Transcribe the records below exactly, from their first line through the line containing "with the bare". Omit every line after it.
start
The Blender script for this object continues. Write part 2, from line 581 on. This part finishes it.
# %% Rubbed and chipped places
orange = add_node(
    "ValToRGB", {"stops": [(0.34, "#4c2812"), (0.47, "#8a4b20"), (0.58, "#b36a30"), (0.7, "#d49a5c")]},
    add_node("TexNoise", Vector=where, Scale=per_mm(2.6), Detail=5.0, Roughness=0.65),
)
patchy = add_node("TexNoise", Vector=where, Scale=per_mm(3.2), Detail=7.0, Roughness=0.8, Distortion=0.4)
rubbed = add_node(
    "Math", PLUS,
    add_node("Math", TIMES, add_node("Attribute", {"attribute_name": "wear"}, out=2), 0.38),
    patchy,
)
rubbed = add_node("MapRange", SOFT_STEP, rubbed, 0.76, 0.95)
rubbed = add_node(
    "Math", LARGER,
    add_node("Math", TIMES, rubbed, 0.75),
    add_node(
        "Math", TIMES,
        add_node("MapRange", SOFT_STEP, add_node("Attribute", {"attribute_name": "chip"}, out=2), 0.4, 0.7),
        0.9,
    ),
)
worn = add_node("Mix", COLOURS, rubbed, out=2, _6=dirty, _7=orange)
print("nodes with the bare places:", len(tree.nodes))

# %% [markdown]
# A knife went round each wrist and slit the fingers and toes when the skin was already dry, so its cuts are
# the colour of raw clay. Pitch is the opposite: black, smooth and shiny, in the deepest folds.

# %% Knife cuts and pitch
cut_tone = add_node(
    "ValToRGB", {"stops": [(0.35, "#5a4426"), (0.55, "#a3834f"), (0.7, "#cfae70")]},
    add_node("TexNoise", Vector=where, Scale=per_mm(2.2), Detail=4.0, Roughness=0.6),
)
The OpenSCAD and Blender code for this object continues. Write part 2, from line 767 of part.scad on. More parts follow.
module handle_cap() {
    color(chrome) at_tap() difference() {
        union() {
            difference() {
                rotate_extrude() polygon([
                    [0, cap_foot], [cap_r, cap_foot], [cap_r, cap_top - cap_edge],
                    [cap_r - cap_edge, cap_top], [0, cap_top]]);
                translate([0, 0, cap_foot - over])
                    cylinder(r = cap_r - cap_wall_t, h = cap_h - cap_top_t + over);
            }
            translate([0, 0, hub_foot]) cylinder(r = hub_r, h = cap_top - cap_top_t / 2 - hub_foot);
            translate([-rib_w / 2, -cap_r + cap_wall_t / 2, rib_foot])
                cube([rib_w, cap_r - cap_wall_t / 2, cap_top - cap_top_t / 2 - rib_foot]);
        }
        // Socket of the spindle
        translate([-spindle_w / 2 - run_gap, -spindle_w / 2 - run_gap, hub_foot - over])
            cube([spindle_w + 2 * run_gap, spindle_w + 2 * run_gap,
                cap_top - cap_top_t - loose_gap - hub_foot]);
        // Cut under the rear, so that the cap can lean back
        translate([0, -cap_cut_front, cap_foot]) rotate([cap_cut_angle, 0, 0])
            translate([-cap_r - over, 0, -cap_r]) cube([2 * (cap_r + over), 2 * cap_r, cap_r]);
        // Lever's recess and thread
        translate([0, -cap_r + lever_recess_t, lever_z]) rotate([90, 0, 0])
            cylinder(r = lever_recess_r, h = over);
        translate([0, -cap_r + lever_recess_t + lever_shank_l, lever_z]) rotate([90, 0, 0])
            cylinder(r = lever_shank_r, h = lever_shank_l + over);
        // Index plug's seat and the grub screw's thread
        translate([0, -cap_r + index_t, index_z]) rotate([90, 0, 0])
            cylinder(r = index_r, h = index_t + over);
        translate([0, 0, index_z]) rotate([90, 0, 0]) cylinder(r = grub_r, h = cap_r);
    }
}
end
● The output
The Blender script for this object continues. Write part 2, from line 581 on. This part finishes it.
# %% Rubbed and chipped places
orange = add_node(
    "ValToRGB", {"stops": [(0.34, "#4c2812"), (0.47, "#8a4b20"), (0.58, "#b36a30"), (0.7, "#d49a5c")]},
    add_node("TexNoise", Vector=where, Scale=per_mm(2.6), Detail=5.0, Roughness=0.65),
)
patchy = add_node("TexNoise", Vector=where, Scale=per_mm(3.2), Detail=7.0, Roughness=0.8, Distortion=0.4)
rubbed = add_node(
    "Math", PLUS,
    add_node("Math", TIMES, add_node("Attribute", {"attribute_name": "wear"}, out=2), 0.38),
    patchy,
)
rubbed = add_node("MapRange", SOFT_STEP, rubbed, 0.76, 0.95)
rubbed = add_node(
    "Math", LARGER,
    add_node("Math", TIMES, rubbed, 0.75),
    add_node(
        "Math", TIMES,
        add_node("MapRange", SOFT_STEP, add_node("Attribute", {"attribute_name": "chip"}, out=2), 0.4, 0.7),
        0.9,
    ),
)
worn = add_node("Mix", COLOURS, rubbed, out=2, _6=dirty, _7=orange)
print("nodes with the bare places:", len(tree.nodes))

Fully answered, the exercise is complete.